As well as making her first work of art that day, Diana regards this as the first time she used her art as a means of communication, ‘’art for me is that voice…the things that you can’t say out loud.’’ She was also doing something that would go on to become a theme of her art - subverting material - using art media in ways that were different to the norm.

After school, she went on to college in Salford and later secured a coveted place on an art foundation course at the prestigious Manchester Metropolitan University. It was after completing this that she left the city to study Fine Art at Nottingham Trent University. It was during her early years in Nottingham that Diana was first free to live and do as she pleased, far from the restrictions of her family home.

Although her parents disapproved of the subject choice, Diana’s father was eventually supportive of her decision to leave home and head off to study art, because of the value he put on education, while mum continued to remain perplexed by her daughter’s choice of career path.

Struggling for money to pay for expensive art materials, she found herself using what was available – including mud and spices, mixed with everyday household items like soy sauce, glue and oil. “You become inventive when you don’t have much,” she explains. This also added an extra dimension to her work – “a smell, an essence” that others noticed. Diana embraced this, “I felt I was really engaging with my audience’ in a way that others who just focused on the visual weren’t.”

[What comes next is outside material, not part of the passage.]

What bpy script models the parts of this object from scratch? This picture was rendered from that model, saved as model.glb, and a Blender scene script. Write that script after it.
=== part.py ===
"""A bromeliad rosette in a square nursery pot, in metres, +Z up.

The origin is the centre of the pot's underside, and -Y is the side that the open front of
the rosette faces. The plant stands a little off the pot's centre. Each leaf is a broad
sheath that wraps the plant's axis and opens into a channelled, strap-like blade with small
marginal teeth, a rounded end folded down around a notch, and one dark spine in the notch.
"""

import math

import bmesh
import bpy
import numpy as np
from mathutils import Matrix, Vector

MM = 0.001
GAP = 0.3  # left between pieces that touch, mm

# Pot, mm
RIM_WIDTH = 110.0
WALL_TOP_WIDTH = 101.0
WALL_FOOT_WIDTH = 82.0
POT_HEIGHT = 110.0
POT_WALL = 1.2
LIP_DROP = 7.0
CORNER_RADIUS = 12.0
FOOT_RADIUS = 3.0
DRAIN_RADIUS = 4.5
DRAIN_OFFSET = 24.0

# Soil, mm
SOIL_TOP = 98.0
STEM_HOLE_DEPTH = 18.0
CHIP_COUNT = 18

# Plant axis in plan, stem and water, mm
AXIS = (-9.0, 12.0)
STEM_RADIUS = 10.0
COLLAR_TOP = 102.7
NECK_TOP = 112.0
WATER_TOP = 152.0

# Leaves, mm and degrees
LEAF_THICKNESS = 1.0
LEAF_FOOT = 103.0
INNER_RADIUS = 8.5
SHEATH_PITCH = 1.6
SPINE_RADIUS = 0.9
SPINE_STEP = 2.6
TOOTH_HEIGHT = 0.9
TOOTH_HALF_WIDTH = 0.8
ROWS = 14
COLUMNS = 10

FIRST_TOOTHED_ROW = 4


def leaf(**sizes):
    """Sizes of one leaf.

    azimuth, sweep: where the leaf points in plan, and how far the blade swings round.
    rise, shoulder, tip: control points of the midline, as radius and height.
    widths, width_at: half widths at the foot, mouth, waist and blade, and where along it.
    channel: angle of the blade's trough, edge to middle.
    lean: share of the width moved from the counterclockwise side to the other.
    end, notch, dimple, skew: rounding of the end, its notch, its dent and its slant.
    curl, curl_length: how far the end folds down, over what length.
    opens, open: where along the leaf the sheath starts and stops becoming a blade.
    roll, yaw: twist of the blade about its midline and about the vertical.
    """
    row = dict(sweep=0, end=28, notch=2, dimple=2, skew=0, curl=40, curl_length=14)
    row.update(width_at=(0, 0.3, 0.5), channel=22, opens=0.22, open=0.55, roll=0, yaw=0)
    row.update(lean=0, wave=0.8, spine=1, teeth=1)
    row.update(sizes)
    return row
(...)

There are so many artists out there who think they can’t do it and end up going into other careers and regretting it later

One of her installations, Aftermath, creates what looks like a domestic murder scene complete with a ‘blood’ drenched table cloth which, on closer inspection, turns out to be copious amounts of jam – another example of subverting media as well as meaning.

Diana sees her work as a curator as an extension of her artwork. “I hate the word ‘curator’ – it sounds like your managing other people. Curating is about connecting with other people. I collaborate with them … to get artwork into a space.’’ Many of Diana’s curatorial projects involve large numbers of artists with whom she works closely, sometimes creating pieces in conjunction with artists and non-artists, such as Correspondence, a project wherein she writes to members of the public and responds to junk mail.

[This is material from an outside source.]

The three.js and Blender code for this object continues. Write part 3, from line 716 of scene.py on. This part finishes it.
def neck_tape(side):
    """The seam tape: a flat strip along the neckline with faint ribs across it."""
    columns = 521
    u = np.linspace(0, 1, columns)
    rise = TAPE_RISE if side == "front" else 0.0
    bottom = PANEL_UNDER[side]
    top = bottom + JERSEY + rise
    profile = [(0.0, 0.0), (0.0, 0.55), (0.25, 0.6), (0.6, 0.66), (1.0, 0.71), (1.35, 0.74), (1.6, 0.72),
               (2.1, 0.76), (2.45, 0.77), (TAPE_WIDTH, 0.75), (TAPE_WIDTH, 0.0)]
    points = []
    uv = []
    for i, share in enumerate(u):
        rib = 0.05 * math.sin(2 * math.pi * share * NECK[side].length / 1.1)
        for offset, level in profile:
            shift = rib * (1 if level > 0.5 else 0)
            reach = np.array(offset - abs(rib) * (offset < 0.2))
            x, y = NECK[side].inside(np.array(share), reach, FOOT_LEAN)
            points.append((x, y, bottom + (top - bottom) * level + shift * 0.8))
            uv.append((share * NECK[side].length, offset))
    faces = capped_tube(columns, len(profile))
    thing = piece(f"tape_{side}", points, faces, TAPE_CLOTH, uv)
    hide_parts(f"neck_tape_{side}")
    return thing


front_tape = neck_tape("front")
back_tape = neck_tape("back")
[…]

In 2005, Diana’s first exhibition, The Voices at City Arts centred on a recurrent theme of her work: communicating through art. This and many of her other exhibitions, here in the UK and abroad, have been secured through sending speculative proposals to galleries.

“You’ve got to get out there” says Ali, of her tenacious method, which also serves as advice to other artists. “Make those calls, send emails, connect with other artists…get ideas going.” The result of all her hard work? She has now had exhibitions of her own work or curated shows in Europe, the USA, Asia and Australia, making her a truly global and entirely self-made success.

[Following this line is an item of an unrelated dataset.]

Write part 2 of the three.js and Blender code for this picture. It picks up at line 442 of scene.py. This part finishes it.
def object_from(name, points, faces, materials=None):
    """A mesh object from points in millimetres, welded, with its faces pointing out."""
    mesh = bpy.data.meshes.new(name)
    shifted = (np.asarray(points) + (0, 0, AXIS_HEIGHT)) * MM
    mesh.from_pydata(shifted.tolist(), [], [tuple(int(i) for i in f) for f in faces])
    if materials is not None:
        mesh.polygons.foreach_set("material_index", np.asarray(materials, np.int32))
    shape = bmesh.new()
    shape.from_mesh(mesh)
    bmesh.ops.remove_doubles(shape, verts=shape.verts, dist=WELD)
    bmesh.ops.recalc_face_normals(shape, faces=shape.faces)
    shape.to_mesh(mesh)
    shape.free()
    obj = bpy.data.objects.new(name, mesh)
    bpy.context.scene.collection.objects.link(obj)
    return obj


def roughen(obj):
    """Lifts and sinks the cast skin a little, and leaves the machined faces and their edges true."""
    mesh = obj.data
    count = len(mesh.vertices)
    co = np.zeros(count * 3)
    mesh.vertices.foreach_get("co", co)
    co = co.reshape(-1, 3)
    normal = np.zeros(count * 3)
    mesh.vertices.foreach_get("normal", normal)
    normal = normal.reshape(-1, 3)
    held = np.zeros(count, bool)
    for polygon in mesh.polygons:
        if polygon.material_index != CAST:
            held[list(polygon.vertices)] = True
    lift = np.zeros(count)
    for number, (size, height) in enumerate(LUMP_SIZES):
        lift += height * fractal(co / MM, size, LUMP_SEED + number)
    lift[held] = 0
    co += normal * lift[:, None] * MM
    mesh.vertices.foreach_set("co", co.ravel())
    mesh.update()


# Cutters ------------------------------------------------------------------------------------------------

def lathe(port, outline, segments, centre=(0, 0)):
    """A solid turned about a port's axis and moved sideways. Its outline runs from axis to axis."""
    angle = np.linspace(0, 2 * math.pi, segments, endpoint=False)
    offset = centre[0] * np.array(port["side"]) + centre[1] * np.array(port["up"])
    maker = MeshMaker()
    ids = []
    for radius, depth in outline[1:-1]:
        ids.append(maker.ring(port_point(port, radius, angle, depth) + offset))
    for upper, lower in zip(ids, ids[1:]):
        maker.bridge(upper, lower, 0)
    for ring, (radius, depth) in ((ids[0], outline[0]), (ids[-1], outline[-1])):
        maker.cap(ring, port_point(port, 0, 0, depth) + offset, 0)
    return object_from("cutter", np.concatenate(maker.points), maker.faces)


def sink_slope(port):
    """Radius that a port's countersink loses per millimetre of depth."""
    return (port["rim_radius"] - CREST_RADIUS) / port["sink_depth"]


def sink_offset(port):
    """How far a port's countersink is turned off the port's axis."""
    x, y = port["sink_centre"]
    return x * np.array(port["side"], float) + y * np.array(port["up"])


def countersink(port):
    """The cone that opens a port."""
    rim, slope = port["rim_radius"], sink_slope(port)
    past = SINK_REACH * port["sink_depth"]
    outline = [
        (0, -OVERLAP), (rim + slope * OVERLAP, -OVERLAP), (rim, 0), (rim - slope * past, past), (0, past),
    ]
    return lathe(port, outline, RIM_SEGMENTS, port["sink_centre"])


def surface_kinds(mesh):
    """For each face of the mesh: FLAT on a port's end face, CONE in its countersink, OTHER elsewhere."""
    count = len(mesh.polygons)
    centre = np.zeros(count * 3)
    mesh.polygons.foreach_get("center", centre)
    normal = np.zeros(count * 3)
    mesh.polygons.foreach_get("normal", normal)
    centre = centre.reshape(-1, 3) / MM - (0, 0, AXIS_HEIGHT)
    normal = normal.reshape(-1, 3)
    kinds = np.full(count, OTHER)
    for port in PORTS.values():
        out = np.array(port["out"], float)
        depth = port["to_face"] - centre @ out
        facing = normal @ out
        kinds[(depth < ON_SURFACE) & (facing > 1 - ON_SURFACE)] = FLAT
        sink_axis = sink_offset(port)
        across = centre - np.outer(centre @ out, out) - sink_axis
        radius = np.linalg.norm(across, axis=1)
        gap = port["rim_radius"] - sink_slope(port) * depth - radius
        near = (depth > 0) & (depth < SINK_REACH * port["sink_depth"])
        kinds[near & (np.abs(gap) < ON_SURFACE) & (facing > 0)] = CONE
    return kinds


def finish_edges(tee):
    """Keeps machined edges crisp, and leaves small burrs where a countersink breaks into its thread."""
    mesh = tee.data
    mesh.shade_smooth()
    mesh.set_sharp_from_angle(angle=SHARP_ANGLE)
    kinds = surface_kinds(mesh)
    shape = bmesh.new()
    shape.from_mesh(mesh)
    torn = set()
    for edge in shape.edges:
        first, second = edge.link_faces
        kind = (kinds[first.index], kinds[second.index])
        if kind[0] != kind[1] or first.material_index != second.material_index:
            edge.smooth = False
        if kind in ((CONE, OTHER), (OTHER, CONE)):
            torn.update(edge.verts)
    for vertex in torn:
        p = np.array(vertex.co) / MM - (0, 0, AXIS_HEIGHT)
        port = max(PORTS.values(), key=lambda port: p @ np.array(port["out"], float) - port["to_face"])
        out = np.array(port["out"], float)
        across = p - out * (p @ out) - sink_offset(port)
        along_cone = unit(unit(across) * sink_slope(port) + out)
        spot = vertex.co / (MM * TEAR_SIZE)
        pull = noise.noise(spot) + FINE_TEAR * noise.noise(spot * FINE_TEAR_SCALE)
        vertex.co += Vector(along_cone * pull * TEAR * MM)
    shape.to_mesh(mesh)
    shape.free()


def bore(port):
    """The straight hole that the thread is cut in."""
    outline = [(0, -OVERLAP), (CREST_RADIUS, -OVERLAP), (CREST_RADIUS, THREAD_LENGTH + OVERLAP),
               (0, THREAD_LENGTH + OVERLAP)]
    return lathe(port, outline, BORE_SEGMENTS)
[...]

She has also held workshops for people from underprivileged backgrounds, including travellers, men and women who have experienced domestic violence and children who have been excluded from school. Through these workshops, Diana says she has cemented her belief in the power of art to improve people's’ lives. She would like to do more art outreach work, but says that funding for art related education is constantly being cut as governments generally don’t value the positive impact it can have on people's’ lives.

So, what of her work on the BBC show, The Big Painting Challenge? When a BBC producer called to ask her to participate in the programme she said yes immediately and, after a couple of series getting used to the cameras, she takes delight in being part of a show that brings art into ordinary people’s homes, ‘’I’ve had builders come up to me saying ‘I’ve got the acrylics that I got for Christmas out and I’m having a go,’ because of the show.’’

She hopes the programme will make the subject seem within reach to those who want to pursue it, as well as bringing art to audiences who wouldn’t otherwise have access to it, ‘’There are so many artists out there who think they can’t do it and end up going into other careers and regretting it later.’’ Being seen on the programme has also led to new opportunities and she is now collaborating on an exhibition, Change the Script, which gives voice to the stories of Muslim women from around the world.

Diana admits to feeling emotional and excited at her own success these days. After all the years of plugging away to create opportunities, and living through the lean times, she is revelling in her achievements. There’s also an added bonus of being on the telly, which makes her efforts all the more worthwhile. "My mum finally thinks I’ve got a proper job!”